Let’s look at this through a leadership lens. A study from the University of Texas found a clear correlation between leadership positions and the use of pronouns. People with higher leadership positions use significantly more first-person plural pronouns like we, as well as second-person pronouns like you and your. In contrast, people with lower or no leadership status overwhelmingly tend to use the first-person singular pronoun I when they speak.
- Ego Makes You Vulnerable to Criticism
- Ego Makes You Susceptible to Manipulation
- Ego Narrows Your Field of Vision
- Ego Corrupts Your Behavior and Causes You to Act against Your Values
Humility Trumps Ego
Great leaders are generally not the types of people who publicly pat themselves on the back and trumpet their accomplishments. On the contrary, great leaders exude a strong sense of humility. Humility and selflessness are closely linked. You cannot be selfless without humility, and humility without selflessness is false humility.
Humility is not just a noble attitude; it’s a realistic perspective on individual worth. Because of the delusion of success, we as leaders can create unrealistic perspectives on how much we really matter in the bigger picture. In the scheme of things, even the best CEO is only one out of thousands of individuals contributing to a company’s success. Furthermore, the company’s success is heavily determined by market trends and large-scale global forces. Any company is merely the result of an interconnected string of events, actions, and intentions.
Training for Selflessness
Selflessness can be realized and cultivated with training. It’s a realization and attitude that we can enhance due to neuroplasticity—our ability to shape our neural makeup. As a result, the more we experience life from a selfless perspective, the more selfless our mind becomes. The goal is to train our mind so that selflessness becomes our default mode.
Set a timer for five minutes.
Sit on a chair, comfortably, with a straight back and relaxed neck, shoulders, and arms. Close your eyes and breathe through your nose.
For a minute, direct your full attention toward your breathing. Simply observe your breath neutrally. Don’t try to control it. Allow your mind to stabilize and settle.
Now, let go of the focus on the breath and instead focus on identifying the observer.
Who is observing the breath? Where is this sense of “I”? Can you find it? Is it solid? Is it changing? Is it static and in the same place all the time?
Continue to search for the observer until the timer goes off.
When the timer sounds, let go of the training.
Take a moment to reflect on your experience.

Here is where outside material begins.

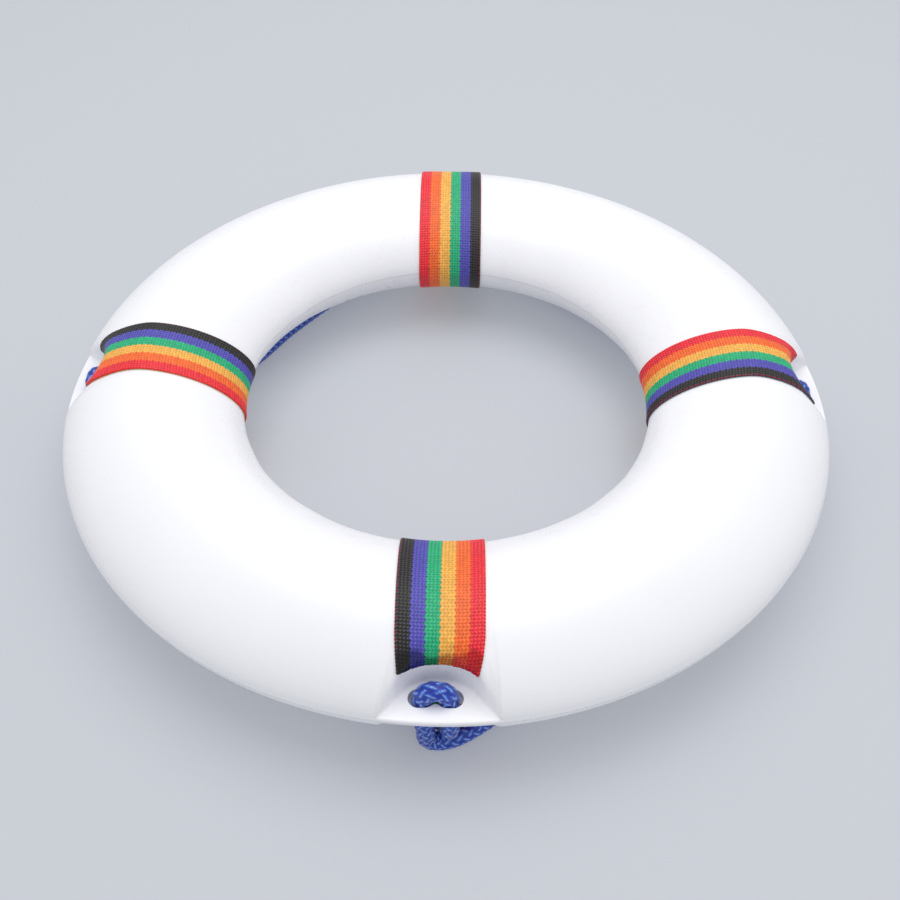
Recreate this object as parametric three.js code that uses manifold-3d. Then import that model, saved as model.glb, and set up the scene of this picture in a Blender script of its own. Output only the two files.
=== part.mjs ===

III. Compassionate Leadership
The airline industry has got it right: when there are pressure issues in the cabin, they instruct us to put on our own oxygen mask first—to help ourselves—before helping others. This wisdom is equally important in leadership. In shouldering the responsibility of leadership, we take on a great deal of pressure. Self-compassion helps us lead ourselves in a way that mitigates this pressure and increases our leadership performance.
However, many leaders are rather tough on themselves. Their minds can go into a mode of negative self-talk and self-judgment. On average, higher-ranking leaders have greater levels of compassion for themselves than midlevel managers. It appears that they’ve had the discipline of caring for themselves and sustaining high performance throughout their career progressions.
The bottom line is this. Leading yourself with compassion is a vital enabler for successful leadership.
Still, many people dismiss self-compassion, because they think it conflicts with their ambition or hard-driving attitude, which are qualities that they believe have made them successful. But being self-compassionate doesn’t imply that you shouldn’t be ambitious or push yourself to succeed. Self-compassion is about how you care for yourself to better succeed.
- Get Enough Quality Sleep
- Practice Disciplined Disconnectedness
- Take Time for Mental Breaks
Mistakes Are Inevitable
We all make them. None of us are perfect. But what separates average leaders from exceptional leaders is the ability to quickly move on from life’s inevitable missteps.
But the benefits of kindness don’t end with defeating your inner critic. Once you commit to caring about yourself, you gain greater capacity to care for the people you lead. And according to research, being kind to others is one of the most effective ways to become happier yourself.
Self-compassion is something you can practice and enhance. Do it at the end of any mindfulness practice session you do. It only takes an additional minute.
Training For Self-Compassion
At the end of a mindfulness practice session, for the last minute do the following:
Recall an experience you have had, where you felt deeply cared for and loved.
Hold this experience in your mind, without analyzing or thinking about it. Simply sit with the experience that you are cared for.
If useful, visualize that you are filled with the love and warmth from anyone that cares for you.
To end the practice, repeat these words for yourself: May I be happy, may I be healthy, may I bring happiness to the ones I meet today.